Work instructions: From the listing below, copy every line with the word "FreeCAD".

Data segment:
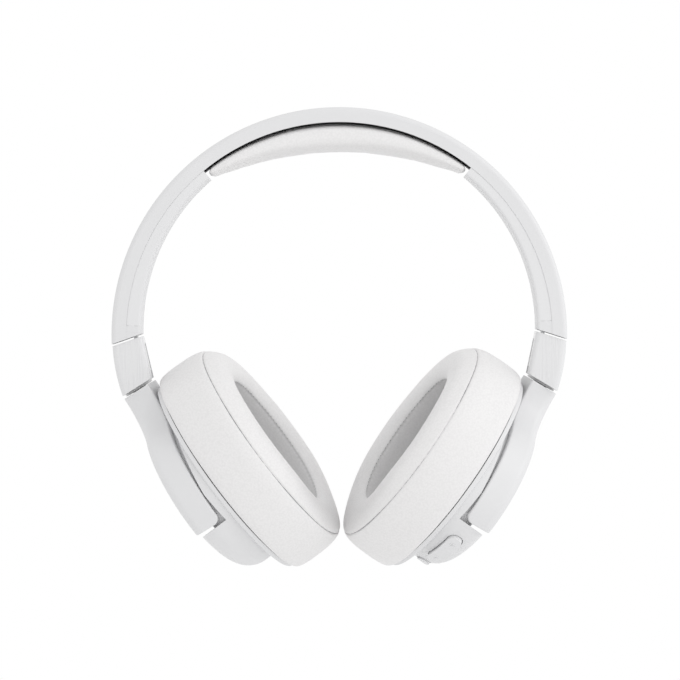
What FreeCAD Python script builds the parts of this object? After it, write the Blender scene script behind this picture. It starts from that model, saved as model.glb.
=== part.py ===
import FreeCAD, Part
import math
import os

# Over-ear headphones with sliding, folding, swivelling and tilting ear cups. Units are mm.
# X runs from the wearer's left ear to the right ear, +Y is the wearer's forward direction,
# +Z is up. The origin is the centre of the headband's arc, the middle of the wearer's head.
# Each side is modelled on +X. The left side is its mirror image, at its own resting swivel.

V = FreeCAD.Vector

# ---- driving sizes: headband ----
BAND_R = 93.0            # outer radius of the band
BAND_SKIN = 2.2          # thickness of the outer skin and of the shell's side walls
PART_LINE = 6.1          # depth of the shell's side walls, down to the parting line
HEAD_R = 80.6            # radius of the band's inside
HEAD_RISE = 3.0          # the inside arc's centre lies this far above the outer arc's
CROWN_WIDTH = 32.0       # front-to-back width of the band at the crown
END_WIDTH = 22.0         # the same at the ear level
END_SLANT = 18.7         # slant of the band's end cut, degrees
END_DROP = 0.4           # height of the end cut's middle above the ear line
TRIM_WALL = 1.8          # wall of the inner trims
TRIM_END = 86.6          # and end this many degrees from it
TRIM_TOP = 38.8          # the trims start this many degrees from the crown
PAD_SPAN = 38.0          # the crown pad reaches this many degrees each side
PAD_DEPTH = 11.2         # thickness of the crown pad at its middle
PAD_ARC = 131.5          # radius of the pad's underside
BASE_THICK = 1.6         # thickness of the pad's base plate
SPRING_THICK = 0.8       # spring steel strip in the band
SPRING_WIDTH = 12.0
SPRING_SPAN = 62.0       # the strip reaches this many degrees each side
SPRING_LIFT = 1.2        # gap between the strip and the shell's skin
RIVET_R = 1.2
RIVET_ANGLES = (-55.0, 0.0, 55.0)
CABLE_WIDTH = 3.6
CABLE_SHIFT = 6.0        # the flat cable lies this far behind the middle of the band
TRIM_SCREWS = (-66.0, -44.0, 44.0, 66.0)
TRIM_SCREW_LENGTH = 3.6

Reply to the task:
What FreeCAD Python script builds the parts of this object? After it, write the Blender scene script behind this picture. It starts from that model, saved as model.glb.
import FreeCAD, Part
V = FreeCAD.Vector